(The Center Square) – In the wake of widespread economic shutdowns due to executive stay-at-home orders, many states failed to prepare and put safeguards in place to ensure the solvency of their Unemployment Insurance (UI) programs, a new report published by the Foundation for Government Accountability (FGA) found.
With rising unemployment costs imploding state budgets, FGA found that states that indexed, or tied their unemployment benefits to their economic conditions, fared better during the coronavirus crisis than states that didn’t.
New research indicates that indexing unemployment benefits to a state's economic conditions provides greater solvency for state finances.
Unemployment benefits should last longer when unemployment rates are high than when rates are low, FGA notes.
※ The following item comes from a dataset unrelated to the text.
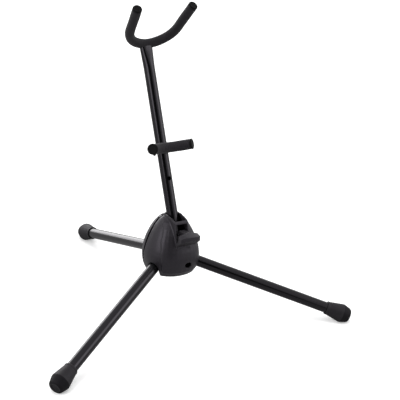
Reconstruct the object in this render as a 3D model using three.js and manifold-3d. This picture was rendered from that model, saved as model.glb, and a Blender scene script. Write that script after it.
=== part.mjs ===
// Folding three-legged stand for an alto or tenor saxophone.
//
// Millimetres, +Z up, the player's side towards -Y, +X to the right seen from that side.
// It is built with the three leg axes meeting on the Z axis and the floor at z = 0. At the end the whole
// stand is moved so that its origin is at the bottom centre of its box.
import * as THREE from "three";
import { mergeVertices } from "three/addons/utils/BufferGeometryUtils.js";
import Module from "manifold-3d";

const wasm = await Module();
wasm.setup();

// ---------------------------------------------------------------- driving dimensions

const degree = Math.PI / 180;
const clearance = 0.3; // between pieces that touch or fit in each other
const far = 200; // longer than any cut needs to be

// tripod
const legAzimuths = { rear: 90, front_left: 210, front_right: 330 };
const legDiameter = 16;
const legWall = 1.2;
const legSlope = 18.2 * degree; // below the horizontal
const legReach = 287.2; // from the point where the leg axes meet to the end of a foot cap
const legPivotRadius = 27; // pin axis to the hub's axis
const legTail = 8; // tube past its pin, inside the hub
const legSideGap = 0.9; // tube to the cheeks of its slot
const legPinDiameter = 5;
const cheekThickness = 3.4;
const pinAccessDiameter = 9;
const pinAccessRise = 4; // its centre above the pin

// foot caps
const capLength = 37.2;
const capCollarDiameter = 20;
const capCollarLength = 4;
const capBellyDiameter = 27.5;
const capBellyFromEnd = 12.2;
const capBellyLand = 1; // length of the belly's own band
const capEndDiameter = 21;
const capEndRound = 1.8;
const capEndWall = 3.5;
const capDimpleDiameter = 13;
const capDimpleDepth = 1.2;
const soleCut = 0.9; // flat ground into the lowest point of each cap

// hub
const hubSkirt = 23; // below the point where the leg axes meet
const hubWall = 3;
const hubCrown = 59; // top of the dome above the point where the leg axes meet
const towerWall = 2.4; // sides of the tower around the well
const partingY = 3;
const grooveWidth = 3.6;
const grooveDepth = 2.1;
const grooveTop = 52;
const apronProud = 1.3; // the front face stands out of the dome by this much
const screwDiameter = 3;
const screwHeadDiameter = 6;
const screwHeadHeight = 2.2;
const screwLength = 15.5;
const screwSeatY = 10;
const screwBossSize = 9;
const upperScrews = { x: 23.5, z: 20.5 };
const lowerScrews = { x: 31, z: 0 };

// upright
const tubeDiameter = 16;
const tubeWall = 1.2;
const uprightLean = 25.9 * degree; // back from the vertical
const uprightTravel = 18.5 * degree; // forward, to the carrying position
const uprightPivot = { y: -21.4, z: 20 };
const uprightPinDiameter = 5;
const yokeReach = 284.9; // pivot to the axis of the yoke rod
const tubeFootGap = 10; // pivot to the lower end of the tube
const flatWidth = 19;
const flatThickness = 10.6;
const flatLength = 38;
const restHeight = 136.3; // pivot to the bolt of the lower rest
const spareHoleHeight = 92.3;
const boltDiameter = 6;
const ratchetRadius = 12.5;
const notchDepth = 1.4; // of the recess that the lever's tooth sits in
const sectorMargin = 11.5 * degree; // of full radius past each end of the recess
const notchWidth = 2.6; // room for the tooth at each end of the recess
const plugLength = 22;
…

If all states reformed their system to index benefits to economic conditions, FGA estimates doing so would increase employment by up to 1.5 million jobs.
“By indexing unemployment benefits to economic conditions, employers are able to hire more workers, individuals move back to work more quickly, and states are better prepared for economic downturns,” the report states. “As a result, states that reformed their UI programs are now better positioned to weather the current economic crisis created by COVID-19.”
FGA’s research indicates that states that had not reformed their UI systems were unprepared for even a typical economic downturn. In January 2020, 22 non-indexing states fell far short of the recommended unemployment trust fund solvency levels set by the U.S. Department of Labor.
Since January, state unemployment trust funds have dropped by nearly $12 billion, more quickly than at any time in history, the report notes.
At the beginning of the year, states that had not reformed their UI systems had just 68 percent of the funds needed to handle a typical downturn. Within a few months, they lost nearly 20 percent of their trust funds.
Trust funds fell by more than 50 percent in Massachusetts and New York; West Virginia, Illinois, and California have lost more than 40 percent.
States that implemented reforms, like Florida, Georgia and North Carolina, reported solvency levels above 100 percent, with funds dropping an average of 2.5 percent.
By comparison, the funds, paid for by taxes on employers, were spent eight-times faster by non-indexing states than by indexing states.
"Indexing will allow max unemployment benefits when necessary, like during a pandemic that forces people out of work, but ensure program solvency long term by getting people back to work more quickly when the economy is strong," Josh Waters, senior research fellow at FGA and co-author of the report, said. "We talk all the time about 'saving for a rainy day,' but tying unemployment benefits to real-time economic conditions is the literal personification of this old adage."
States that have tied unemployment benefits to economic conditions have reported 71 percent lower benefit costs, 59 percent lower unemployment insurance taxes, been able to get enrollees off of the program nearly twice as fast, and have stronger funds.
State UI programs are already paying out more than four times as much as they would during a typical downturn, and states that did not index are seeking taxpayer bailouts and loans to cover their shortfalls. In California, a non-indexing state, its fund saw a 10 percent decrease in three months after 4.5 million people filed for unemployment.
California was the first state to take a loan from the U.S. Treasury Department. It borrowed $348 million to cover its unemployment benefits payments. The state has a “possible credit line of up to $10 billion from the U.S. Treasury Department,” Dow Jones reported.
If the loans are not paid back in a timely fashion, employers could face higher unemployment taxes when they can least afford it, FGA notes.